W nieludzkich warunkach odebrała ponad 3 tysiące porodów. Walczyła o każde życie z narażeniem własnego - postać Stanisławy Leszczyńskiej można było poznać bliżej dzięki spotkaniu duszpasterstwa kobiet i kobiecej przestrzeni.
Historia niezwykłej kobiety Stanisławy Leszczyńskiej, nazywanej położną z Auschwitz, zgromadziła w kościele Niepokalanego Poczęcia NMP w Lublinie panie zaangażowane w działalność Duszpasterstwa Kobiet archidiecezji lubelskiej oraz w Kobiecą Przestrzeń. Gościem spotkania była Zofia Szyszkowska-Futrak z Katolickiego Stowarzyszenia Pielęgniarek i Położnych Polskich oddziału lubelskiego, która przybliżyła postać Sługi Bożej Stanisławy Leszczyńskiej.
Przyszło jej żyć w niełatwych czasach. Urodzona w 1896 roku w Łodzi od dzieciństwa doświadczała trudnych warunków. Gdy była małą dziewczynką, ojciec został wcielony do armii rosyjskiej i nie było go w domu przez kilka lat. Mama pracowała w fabryce włókienniczej Poznańskiego, gdzie zmiana trwała 12 godzin. Mimo braku rodziców w codziennym życiu, Stanisława była pogodnym człowiekiem. W niepodległej Polsce została położną, wyszła za mąż, urodziła czworo dzieci: trzech synów i córkę.
Kiedy wybuchła II wojna światowa, Leszczyńscy zaangażowali się w walkę z okupantem, za co rodzina w 1943 roku została aresztowana. Stanisława wraz z córką Sylwią trafiły do obozu w Oświęcimiu. Miała wtedy 47 lat i była doświadczoną położną, którą bardzo ceniły pacjentki. Przy aresztowaniu zdołała schować pozwolenie na wykonywanie zawodu położnej, co umożliwiło jej w obozie przyjmować porody. Warunki, jakie tam panowały, dalekie były od sterylności. Brakowało wody, wszędzie był brud, robactwo, wszy, szczury i sąsiedztwo ciężko chorych na czerwonkę, dur brzuszny i plamisty, tyfus, złośliwą pęcherzycę. Na 1200 chorych dziennie przypadało kilka aspiryn. Mimo tego, gdy któregoś razu doktor Mengele kazał jej zdać raport z zakażeń przyporodowych i zgonów, okazało się, że nikogo nie straciła. Jakimś cudem w tych strasznych warunkach wszystkie rodzące kobiety i ich dzieci przeżyły.

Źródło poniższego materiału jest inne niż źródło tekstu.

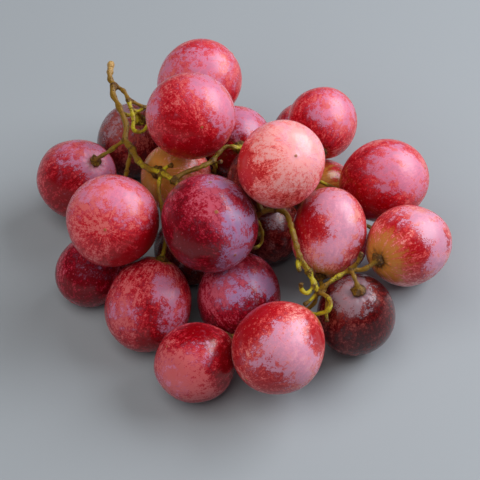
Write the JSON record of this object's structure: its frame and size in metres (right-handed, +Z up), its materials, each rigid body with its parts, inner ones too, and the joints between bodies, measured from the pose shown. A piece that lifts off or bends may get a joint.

Umierały niestety potem z głodu lub mordowane przez Niemców.
Współwięźniarki nazywały ją „aniołem życia” lub „mateczką”. Przed każdym porodem Leszczyńska modliła się o zdrowie dzieci i ich matek, a po narodzinach każde z nich chrzciła, polecając Bogu w modlitwie. Ostatni poród odebrała w dniu wyzwolenia obozu w podpalonym przez Niemców baraku.
Po wojnie mówiła, aby jej nie współczuć, bo była szczęśliwa, że trafiła do Auschwitz, gdzie mogła odbierać porody. Szacuje się, że z blisko 3000 dzieci, którym pomogła przyjść na świat, przeżyło około 30. Do końca wiodła aktywne życie; oddana pracy, rodzinie i niosąca pomoc wszystkim potrzebującym. Była wdzięczna za to, że wszystkie jej dzieci przeżyły wojnę – wierzyła, że stało się tak, ponieważ ona sama nigdy nie uśmierciła żadnego dziecka. Zmarła w 1974 r. w wieku 78 lat, w Łodzi. Na jej pogrzeb przybyły tysiące ludzi – wśród nich dzieci, które przeżyły obóz.